Does a defendant, found liable for an injury caused by its negligence, have the right to reduce the amount of damages owed to the injured plaintiff by the amount the plaintiff received from an independent accident insurance policy?


Opinions:

Majority - Peck, J.

No, a defendant liable for an injury cannot reduce damages owed to the plaintiff by the amount the plaintiff received from an independent accident insurance policy. The court reasoned that there is no technical ground for such a defense, as the insurer and the defendant are not joint tortfeasors or joint debtors, and there is no legal privity between them. The insurance policy is collateral to the remedy against the defendant, having been procured solely by the plaintiff and at his expense, without any contribution from the defendant. As between the insurer and the defendant, the defendant—as the wrongdoer responsible for the breach of duty in maintaining safe highways—ought ultimately to bear the loss.
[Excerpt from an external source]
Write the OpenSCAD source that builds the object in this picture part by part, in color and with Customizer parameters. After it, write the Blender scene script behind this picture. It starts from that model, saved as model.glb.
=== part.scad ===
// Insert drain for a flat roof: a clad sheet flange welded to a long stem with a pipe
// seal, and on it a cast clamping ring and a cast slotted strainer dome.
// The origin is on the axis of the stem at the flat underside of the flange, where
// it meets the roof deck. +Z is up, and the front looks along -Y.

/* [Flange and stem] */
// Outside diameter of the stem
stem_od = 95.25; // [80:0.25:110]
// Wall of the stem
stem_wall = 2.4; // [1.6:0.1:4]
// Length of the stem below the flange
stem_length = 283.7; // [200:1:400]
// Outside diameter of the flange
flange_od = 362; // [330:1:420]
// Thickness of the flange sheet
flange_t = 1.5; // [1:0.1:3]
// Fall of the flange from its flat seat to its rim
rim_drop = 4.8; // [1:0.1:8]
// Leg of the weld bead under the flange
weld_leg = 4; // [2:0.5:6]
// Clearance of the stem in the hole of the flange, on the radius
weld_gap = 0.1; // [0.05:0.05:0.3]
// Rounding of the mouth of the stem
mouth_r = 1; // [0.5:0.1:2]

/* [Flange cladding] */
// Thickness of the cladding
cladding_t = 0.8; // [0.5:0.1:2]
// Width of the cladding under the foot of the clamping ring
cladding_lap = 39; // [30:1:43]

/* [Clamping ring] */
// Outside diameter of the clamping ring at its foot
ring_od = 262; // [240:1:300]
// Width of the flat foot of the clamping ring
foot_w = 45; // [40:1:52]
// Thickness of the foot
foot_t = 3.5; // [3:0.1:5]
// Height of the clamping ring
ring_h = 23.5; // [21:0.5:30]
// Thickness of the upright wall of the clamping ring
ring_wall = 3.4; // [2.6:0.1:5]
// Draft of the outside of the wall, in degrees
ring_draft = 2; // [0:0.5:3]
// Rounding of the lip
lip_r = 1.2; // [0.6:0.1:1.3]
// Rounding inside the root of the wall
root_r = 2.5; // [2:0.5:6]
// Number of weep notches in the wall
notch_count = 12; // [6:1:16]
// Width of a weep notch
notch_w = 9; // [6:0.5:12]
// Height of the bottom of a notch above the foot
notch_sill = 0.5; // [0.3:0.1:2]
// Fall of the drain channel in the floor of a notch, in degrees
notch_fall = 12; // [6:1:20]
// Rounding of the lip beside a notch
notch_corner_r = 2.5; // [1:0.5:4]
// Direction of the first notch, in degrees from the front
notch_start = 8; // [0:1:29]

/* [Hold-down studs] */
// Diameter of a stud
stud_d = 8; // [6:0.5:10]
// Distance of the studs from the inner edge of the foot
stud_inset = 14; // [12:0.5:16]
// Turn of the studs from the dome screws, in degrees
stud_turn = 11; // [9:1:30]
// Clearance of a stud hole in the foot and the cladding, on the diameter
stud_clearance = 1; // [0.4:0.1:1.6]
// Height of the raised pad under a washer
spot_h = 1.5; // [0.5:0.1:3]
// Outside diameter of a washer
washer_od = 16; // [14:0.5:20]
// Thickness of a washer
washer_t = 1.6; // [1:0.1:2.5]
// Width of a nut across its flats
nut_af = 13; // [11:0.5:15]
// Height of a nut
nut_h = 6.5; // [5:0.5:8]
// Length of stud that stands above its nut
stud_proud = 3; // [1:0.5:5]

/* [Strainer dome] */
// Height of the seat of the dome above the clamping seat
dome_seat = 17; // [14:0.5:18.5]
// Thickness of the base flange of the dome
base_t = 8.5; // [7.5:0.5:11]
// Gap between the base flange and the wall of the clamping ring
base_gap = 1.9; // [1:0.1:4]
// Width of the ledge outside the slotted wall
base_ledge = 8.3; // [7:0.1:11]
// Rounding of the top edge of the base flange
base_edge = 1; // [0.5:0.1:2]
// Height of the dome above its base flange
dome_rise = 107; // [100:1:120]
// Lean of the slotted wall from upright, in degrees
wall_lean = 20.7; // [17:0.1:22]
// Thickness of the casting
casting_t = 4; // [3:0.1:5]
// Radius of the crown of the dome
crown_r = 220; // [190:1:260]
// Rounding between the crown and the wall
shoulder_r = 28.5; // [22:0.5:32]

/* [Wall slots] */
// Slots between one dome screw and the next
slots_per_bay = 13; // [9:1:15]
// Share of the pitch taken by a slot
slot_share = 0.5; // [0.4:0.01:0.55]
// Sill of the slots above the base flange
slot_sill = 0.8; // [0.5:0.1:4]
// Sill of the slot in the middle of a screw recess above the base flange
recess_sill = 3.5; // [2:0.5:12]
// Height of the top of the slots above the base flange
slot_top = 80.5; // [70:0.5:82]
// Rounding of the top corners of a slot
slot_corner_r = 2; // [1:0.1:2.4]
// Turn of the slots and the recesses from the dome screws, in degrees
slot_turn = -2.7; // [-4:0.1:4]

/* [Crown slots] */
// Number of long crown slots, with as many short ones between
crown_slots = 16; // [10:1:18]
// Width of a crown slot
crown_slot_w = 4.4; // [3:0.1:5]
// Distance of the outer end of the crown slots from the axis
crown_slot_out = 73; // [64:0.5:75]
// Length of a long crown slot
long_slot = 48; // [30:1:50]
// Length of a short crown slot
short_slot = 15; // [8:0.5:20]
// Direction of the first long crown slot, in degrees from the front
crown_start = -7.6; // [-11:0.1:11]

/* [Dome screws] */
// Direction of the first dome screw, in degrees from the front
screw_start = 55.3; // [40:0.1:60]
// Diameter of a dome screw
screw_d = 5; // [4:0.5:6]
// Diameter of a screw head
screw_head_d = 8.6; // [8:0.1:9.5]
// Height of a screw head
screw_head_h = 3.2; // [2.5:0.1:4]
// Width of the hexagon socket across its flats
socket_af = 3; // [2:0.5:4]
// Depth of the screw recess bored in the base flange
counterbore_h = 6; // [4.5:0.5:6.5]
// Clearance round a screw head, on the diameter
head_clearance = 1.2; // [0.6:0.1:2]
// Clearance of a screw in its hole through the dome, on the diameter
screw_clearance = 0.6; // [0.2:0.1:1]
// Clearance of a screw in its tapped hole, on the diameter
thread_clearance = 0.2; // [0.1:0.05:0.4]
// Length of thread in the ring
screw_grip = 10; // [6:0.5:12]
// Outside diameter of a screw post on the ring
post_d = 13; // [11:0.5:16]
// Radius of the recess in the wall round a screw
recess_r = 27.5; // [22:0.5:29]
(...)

It would be a "perversion of justice" to allow the wrongdoer to benefit from the injured party's prudence in obtaining insurance. Instead, the common principle is for the insurer, having paid the loss, to be subrogated to the insured’s rights against the wrongdoer. The court cited numerous analogous cases, including Mason v. Sainsbury and Clark v. The Inhabitants of the Hundred of Blythiny, which held that insurance payments do not reduce a defendant’s liability, and Yates v. Whyte and The Propeller Monticello v. Gilbert Mollison, which affirmed this principle in cases of collision damages. The court distinguished cases involving joint tortfeasors or actions under specific statutes (like the English wrongful death statute, where the recovery is for pecuniary loss to dependents rather than the deceased's direct injury), noting that even in those statutory contexts, the more reasonable doctrine is against reducing damages by life insurance proceeds, as supported by Althorp, Adm’r, v. Wolfe under a similar New York statute.



Analysis:

This case is a foundational articulation and application of the collateral source rule in American tort law. It firmly establishes that tortfeasors are not entitled to benefit from payments received by the injured party from independent, collateral sources like insurance. This principle ensures that wrongdoers are held fully accountable for the entire extent of the damages they cause, rather than being rewarded for the victim's foresight or prudence in securing insurance. The ruling reinforces the notion that the party whose negligence caused the injury should bear the ultimate burden of compensation, and it implicitly supports the doctrine of subrogation, allowing insurers to recover from liable third parties, thereby maintaining proper allocation of financial responsibility.